Avenatti’s suggestions of malfeasance at Nike caused the company’s share price to drop temporarily, Bloomberg reported.
The allegations, the complaint notes, are similar to those that have plagued Adidas since 2017, when federal prosecutors indicted nearly a dozen people, including two high-ranking Adidas executives and multiple assistant basketball coaches at schools with Adidas apparel contracts, on charges of fraud related to payments made to top college basketball recruits.
Two former Adidas executives were convicted on fraud charges in October.

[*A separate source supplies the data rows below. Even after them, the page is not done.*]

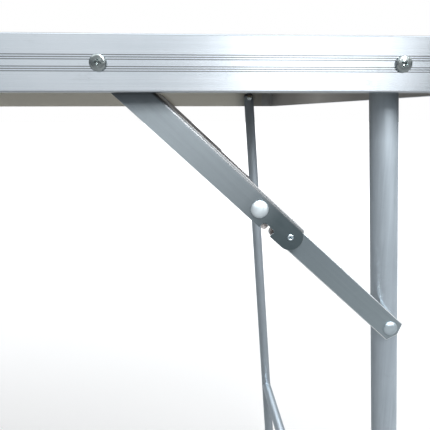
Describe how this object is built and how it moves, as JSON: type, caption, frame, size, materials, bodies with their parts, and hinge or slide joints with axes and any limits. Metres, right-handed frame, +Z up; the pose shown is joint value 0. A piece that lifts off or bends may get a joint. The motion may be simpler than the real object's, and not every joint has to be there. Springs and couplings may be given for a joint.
{
  "type": "folding table",
  "caption": "Aluminium-framed rectangular table whose leg frames fold flat under the board, held open by knee-jointed locking stays.",
  "frame": {"origin": "on the floor, under the middle of the table", "axes": "+X along the table's long side, +Y across it, +Z up through the table top"},
  "size_m": [1.8222, 0.6048, 0.7],
  "materials": {
    "rail_aluminium": "extruded, satin anodised, fine lengthwise lines",
    "board": "pale coated top, brown fibreboard core and underside",
    "grey_plastic": "moulded, fine grain",
    "black_plastic": "moulded, fine grain",
    "nylon": "natural nylon",
    "foot_rubber": "matt, slightly worn at the floor",
    "leg_tube": "satin drawn tube with a bluish grey tone",
    "stay_steel": "zinc plated sheet steel, slightly bluish",
    "bright_fasteners": "bright zinc plate"
  },
  "bodies": {
    "table_top": {"back_rail": "rail_aluminium", "brace_end_plugs": "black_plastic", "brace_screws": "bright_fasteners", "corner_pieces": "grey_plastic", "front_rail": "rail_aluminium", "left_brace": "rail_aluminium", "left_rail": "rail_aluminium", "leg_pivot_nuts": "bright_fasteners", "leg_pivot_screws": "bright_fasteners", "leg_pivot_spacers": "black_plastic", "right_brace": "rail_aluminium", "right_rail": "rail_aluminium", "stay_pivot_nuts": "bright_fasteners", "stay_pivot_screws": "bright_fasteners", "stay_pivot_washers": "nylon", "table_board": "board"},
    "left_leg_frame": {"back_left_leg": "leg_tube", "front_left_leg": "leg_tube", "left_crossbar": "leg_tube", "left_feet": "foot_rubber", "left_leg_rivets": "bright_fasteners", "left_leg_top_plugs": "black_plastic"},
    "right_leg_frame": {"back_right_leg": "leg_tube", "front_right_leg": "leg_tube", "right_crossbar": "leg_tube", "right_feet": "foot_rubber", "right_leg_rivets": "bright_fasteners", "right_leg_top_plugs": "black_plastic"},
    "back_left_lower_arm": {"back_left_knee_bush": "bright_fasteners", "back_left_lower_arm": "stay_steel"},
    "back_left_upper_arm": {"back_left_knee_rivet": "bright_fasteners", "back_left_nose_rivet": "bright_fasteners", "back_left_upper_arm": "stay_steel"},
    "back_right_lower_arm": {"back_right_knee_bush": "bright_fasteners", "back_right_lower_arm": "stay_steel"},
    "back_right_upper_arm": {"back_right_knee_rivet": "bright_fasteners", "back_right_nose_rivet": "bright_fasteners", "back_right_upper_arm": "stay_steel"},
    "front_left_lower_arm": {"front_left_knee_bush": "bright_fasteners", "front_left_lower_arm": "stay_steel"},
    "front_left_upper_arm": {"front_left_knee_rivet": "bright_fasteners", "front_left_nose_rivet": "bright_fasteners", "front_left_upper_arm": "stay_steel"},
    "front_right_lower_arm": {"front_right_knee_bush": "bright_fasteners", "front_right_lower_arm": "stay_steel"},
    "front_right_upper_arm": {"front_right_knee_rivet": "bright_fasteners", "front_right_nose_rivet": "bright_fasteners", "front_right_upper_arm": "stay_steel"}
  },
  "joints": [
    {"name": "left_leg_fold", "type": "hinge", "parent": "table_top", "child": "left_leg_frame", "pos_m": [-0.85, 0, 0.686], "axis": [0, -1, 0], "range_deg": [0, 94.4]},
    {"name": "front_left_stay_hinge", "type": "hinge", "parent": "table_top", "child": "front_left_upper_arm", "pos_m": [-0.696, -0.2893, 0.686], "axis": [0, 1, 0], "range_deg": [0, 42.8]},
    {"name": "front_left_stay_leg_pivot", "type": "hinge", "parent": "left_leg_frame", "child": "front_left_lower_arm", "pos_m": [-0.86181, -0.2849, 0.53245], "axis": [0, -1, 0], "range_deg": [0, 42.8]},
    {"name": "back_left_stay_hinge", "type": "hinge", "parent": "table_top", "child": "back_left_upper_arm", "pos_m": [-0.696, 0.2893, 0.686], "axis": [0, 1, 0], "range_deg": [0, 42.8]},
    {"name": "back_left_stay_leg_pivot", "type": "hinge", "parent": "left_leg_frame", "child": "back_left_lower_arm", "pos_m": [-0.86181, 0.2849, 0.53245], "axis": [0, -1, 0], "range_deg": [0, 42.8]},
    {"name": "right_leg_fold", "type": "hinge", "parent": "table_top", "child": "right_leg_frame", "pos_m": [0.85, 0, 0.686], "axis": [0, 1, 0], "range_deg": [0, 94.4]},
    {"name": "front_right_stay_hinge", "type": "hinge", "parent": "table_top", "child": "front_right_upper_arm", "pos_m": [0.696, -0.2893, 0.686], "axis": [0, -1, 0], "range_deg": [0, 42.8]},
    {"name": "front_right_stay_leg_pivot", "type": "hinge", "parent": "right_leg_frame", "child": "front_right_lower_arm", "pos_m": [0.86181, -0.2849, 0.53245], "axis": [0, 1, 0], "range_deg": [0, 42.8]},
    {"name": "back_right_stay_hinge", "type": "hinge", "parent": "table_top", "child": "back_right_upper_arm", "pos_m": [0.696, 0.2893, 0.686], "axis": [0, -1, 0], "range_deg": [0, 42.8]},
    {"name": "back_right_stay_leg_pivot", "type": "hinge", "parent": "right_leg_frame", "child": "back_right_lower_arm", "pos_m": [0.86181, 0.2849, 0.53245], "axis": [0, 1, 0], "range_deg": [0, 42.8]}
  ],
  "couplings": [
    {"joint": "front_left_stay_hinge", "follows": "left_leg_fold", "ratio": 0.45338},
    {"joint": "front_left_stay_leg_pivot", "follows": "left_leg_fold", "ratio": 0.45338},
    {"joint": "back_left_stay_hinge", "follows": "left_leg_fold", "ratio": 0.45338},
    {"joint": "back_left_stay_leg_pivot", "follows": "left_leg_fold", "ratio": 0.45338},
    {"joint": "front_right_stay_hinge", "follows": "right_leg_fold", "ratio": 0.45338},
    {"joint": "front_right_stay_leg_pivot", "follows": "right_leg_fold", "ratio": 0.45338},
    {"joint": "back_right_stay_hinge", "follows": "right_leg_fold", "ratio": 0.45338},
    {"joint": "back_right_stay_leg_pivot", "follows": "right_leg_fold", "ratio": 0.45338}
  ]
}
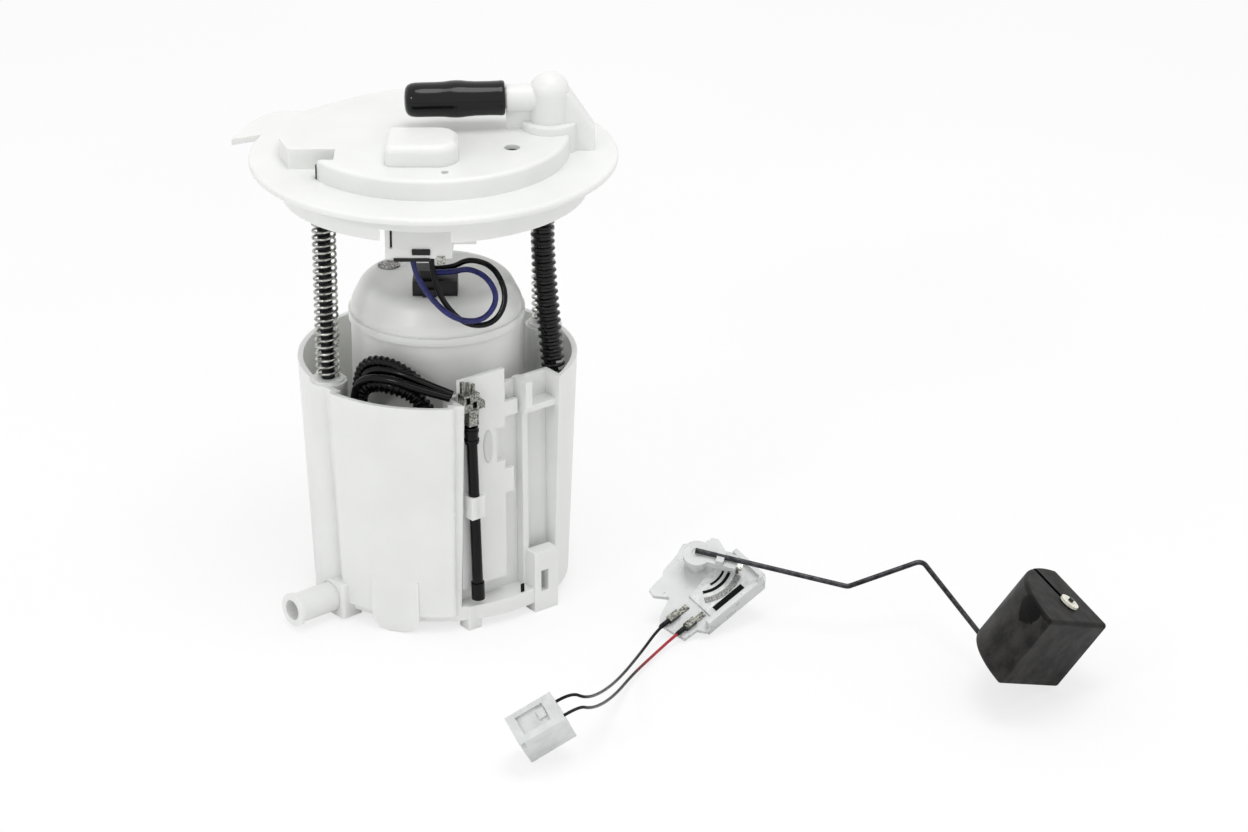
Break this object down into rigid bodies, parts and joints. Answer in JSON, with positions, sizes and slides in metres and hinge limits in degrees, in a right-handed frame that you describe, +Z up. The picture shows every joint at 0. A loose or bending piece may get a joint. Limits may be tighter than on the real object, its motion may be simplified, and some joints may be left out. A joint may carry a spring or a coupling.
{
  "type": "fuel pump module",
  "caption": "In-tank fuel pump module: sprung flange over a reservoir bucket with filter, pump, regulator and jet pump, and a separate float level sender",
  "frame": {"origin": "centre of the round pad under the reservoir bucket, on the floor that the module stands on", "axes": "Z up along the module's axis, out of the tank; X to the right as seen from the front, towards the float of the level sender that lies beside the bucket; the outlet and the pump plug face the front, -Y"},
  "size_m": [0.3295, 0.2383, 0.208],
  "materials": {
    "natural_acetal": "translucent white acetal moulding",
    "filter_plastic": "milky white moulded nylon",
    "clip_plastic": "clear-grey moulded plastic",
    "black_plastic": "black glossy cap",
    "plug_plastic": "black moulded plug",
    "spring_steel": "bright spring wire",
    "rod_steel": "drawn steel rod",
    "hose_black": "black corrugated polyamide",
    "wire_black": "black insulated lead",
    "wire_blue": "blue insulated lead",
    "wire_red": "red insulated lead",
    "tinned_contact": "tin plated contact",
    "card_ceramic": "white ceramic card",
    "track_ink": "black resistor ink",
    "resistor_film": "grey carbon film",
    "arm_steel": "dark steel wire",
    "float_foam": "black closed-cell rubber",
    "retainer_white": "pale retainer",
    "sender_plug_grey": "grey-white plug",
    "pump_steel": "zinc plated steel shell",
    "filter_paper": "pleated filter paper",
    "ferrite": "dark ferrite",
    "copper_winding": "copper and steel armature",
    "carbon": "carbon brush",
    "seal_rubber": "nitrile rubber",
    "pump_casting": "die-cast aluminium",
    "phenolic": "brown phenolic impeller",
    "mesh_nylon": "woven nylon strainer",
    "sheath_black": "black heat-shrink sheath"
  },
  "bodies": {
    "module": {"strut_spring_left": "spring_steel", "strut_spring_right": "spring_steel", "corrugated_hose": "hose_black", "pump_plug": "plug_plastic", "filter_housing": "filter_plastic", "filter_cap": "filter_plastic", "filter_seal": "seal_rubber", "filter_element": "filter_paper", "pump_shell": "pump_steel", "pump_inlet_cover": "pump_casting", "pump_channel_plate": "pump_casting", "shaft_bushes": "carbon", "motor_magnets": "ferrite", "carbon_brushes": "carbon", "pump_end_cap": "plug_plastic", "check_spring": "spring_steel", "valve_stop": "clip_plastic", "regulator_can": "pump_steel", "regulator_spring": "spring_steel", "reservoir_bucket": "natural_acetal", "sender_bracket": "natural_acetal", "temperature_sensor": "sheath_black", "sensor_terminal": "tinned_contact", "harness_loom": "sheath_black", "jet_pump": "natural_acetal", "jet_nozzle": "clip_plastic", "inlet_strainer": "mesh_nylon", "sender_housing": "clip_plastic", "resistor_card": "card_ceramic", "resistor_tracks": "track_ink", "resistor_film": "resistor_film", "sender_terminals": "tinned_contact", "sender_plug": "sender_plug_grey", "pump_lead_black": "wire_black", "pump_lead_blue": "wire_blue", "sender_lead_black": "wire_black", "sender_lead_red": "wire_red"},
    "flange": {"flange_cover": "natural_acetal", "connector_shroud": "natural_acetal", "flange_terminals": "tinned_contact", "lead_plug": "plug_plastic", "lock_strip": "plug_plastic", "guide_rod_left": "rod_steel", "guide_rod_right": "rod_steel", "rod_clips": "spring_steel"},
    "outlet_cap": {"outlet_cap": "black_plastic"},
    "rotor": {"armature": "copper_winding", "impeller": "phenolic"},
    "check_valve": {"check_valve": "black_plastic"},
    "regulator_plunger": {"regulator_plunger": "pump_steel"},
    "inlet_valve": {"inlet_valve": "seal_rubber"},
    "float_arm": {"float_arm": "arm_steel", "arm_holder": "clip_plastic", "wiper_contacts": "tinned_contact", "float_retainer": "retainer_white"},
    "float": {"float": "float_foam"}
  },
  "joints": [
    {"name": "flange_slide", "type": "slide", "parent": "module", "child": "flange", "axis": [0, 0, 1], "range_m": [-0.02, 0], "stiffness_N_per_m": 400, "deforming": ["strut_spring_left", "strut_spring_right", "corrugated_hose", "pump_lead_black", "pump_lead_blue"]},
    {"name": "cap_pull", "type": "slide", "parent": "flange", "child": "outlet_cap", "axis": [-0.9976, -0.0698, 0], "range_m": [0, 0.03]},
    {"name": "rotor_spin", "type": "hinge", "parent": "module", "child": "rotor", "pos_m": [0, 0, 0.046], "axis": [0, 0, 1], "continuous": true},
    {"name": "check_valve_lift", "type": "slide", "parent": "module", "child": "check_valve", "axis": [0, 0, 1], "range_m": [0, 0.002], "deforming": ["check_spring"]},
    {"name": "regulator_lift", "type": "slide", "parent": "module", "child": "regulator_plunger", "axis": [0, 0, 1], "range_m": [0, 0.001], "deforming": ["regulator_spring"]},
    {"name": "inlet_valve_lift", "type": "slide", "parent": "module", "child": "inlet_valve", "axis": [0, 0, 1], "range_m": [0, 0.0012]},
    {"name": "arm_swing", "type": "hinge", "parent": "module", "child": "float_arm", "pos_m": [0.1002, -0.0302, 0.016], "axis": [0, -0.5592, 0.829], "range_deg": [-55, 0]},
    {"name": "float_swivel", "type": "hinge", "parent": "float_arm", "child": "float", "pos_m": [0.22767, -0.10082, 0.02435], "axis": [0.5768, 0.015, 0.8167], "continuous": true}
  ]
}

“Nike will not be extorted or hide information that is relevant to a government investigation,” the company said in a statement. The company said it has “been cooperating with the government’s investigation into NCAA basketball for over a year.”
Avenatti rose to national fame in recent years for representing Daniels, who has alleged she had an affair with President Donald Trump in 2006 and that he paid her to stay silent about it ahead of the 2016 election.

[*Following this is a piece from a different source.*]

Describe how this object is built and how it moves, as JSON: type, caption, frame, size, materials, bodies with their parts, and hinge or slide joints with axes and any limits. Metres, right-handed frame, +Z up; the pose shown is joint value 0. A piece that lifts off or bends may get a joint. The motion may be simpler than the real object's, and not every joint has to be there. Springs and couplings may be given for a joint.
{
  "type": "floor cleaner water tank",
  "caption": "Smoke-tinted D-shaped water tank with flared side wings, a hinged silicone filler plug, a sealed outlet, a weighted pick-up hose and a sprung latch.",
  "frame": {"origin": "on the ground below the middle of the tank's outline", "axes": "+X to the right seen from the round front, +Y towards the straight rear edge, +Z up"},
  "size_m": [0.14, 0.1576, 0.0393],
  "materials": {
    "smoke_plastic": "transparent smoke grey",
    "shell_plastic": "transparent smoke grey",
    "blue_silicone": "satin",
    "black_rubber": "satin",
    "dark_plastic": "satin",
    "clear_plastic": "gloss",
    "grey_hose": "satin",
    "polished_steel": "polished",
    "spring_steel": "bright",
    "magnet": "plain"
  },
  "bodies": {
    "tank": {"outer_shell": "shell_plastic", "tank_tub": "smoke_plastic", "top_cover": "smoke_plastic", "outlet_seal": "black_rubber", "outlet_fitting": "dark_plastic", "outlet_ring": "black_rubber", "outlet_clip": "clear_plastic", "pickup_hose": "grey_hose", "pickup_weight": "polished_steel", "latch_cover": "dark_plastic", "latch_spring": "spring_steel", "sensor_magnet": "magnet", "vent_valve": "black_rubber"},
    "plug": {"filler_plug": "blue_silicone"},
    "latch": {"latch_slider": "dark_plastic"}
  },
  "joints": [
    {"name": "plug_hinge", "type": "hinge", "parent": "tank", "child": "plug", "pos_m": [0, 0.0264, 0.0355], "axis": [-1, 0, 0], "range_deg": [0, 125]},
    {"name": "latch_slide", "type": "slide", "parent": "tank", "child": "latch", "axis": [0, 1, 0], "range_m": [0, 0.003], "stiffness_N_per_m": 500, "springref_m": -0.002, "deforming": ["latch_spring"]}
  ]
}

Earlier this month, Avenatti’s office said he was no longer representing Daniels, citing “various reasons that we cannot disclose publicly due to the attorney-client privilege.”
Daniels said Monday that she was “saddened but not shocked” by Avenatti’s arrest.
“I made the decision more than a month ago to terminate Michael’s services after discovering that he had dealt with me extremely dishonestly,” she said in a statement. “There will be more announcements to come.”
Avenatti made headlines recently for claiming to have obtained VHS tapes from the late 1990s showing R&B singer R. Kelly sexually assaulting underage girls. The musician, whose real name is Robert Kelly, has faced numerous accusations of sexual abuse, many involving underage girls, over the last couple decades. He has vehemently denied the allegations.
This article has been updated with Avenatti’s March 26 tweet and information about Avenatti’s release.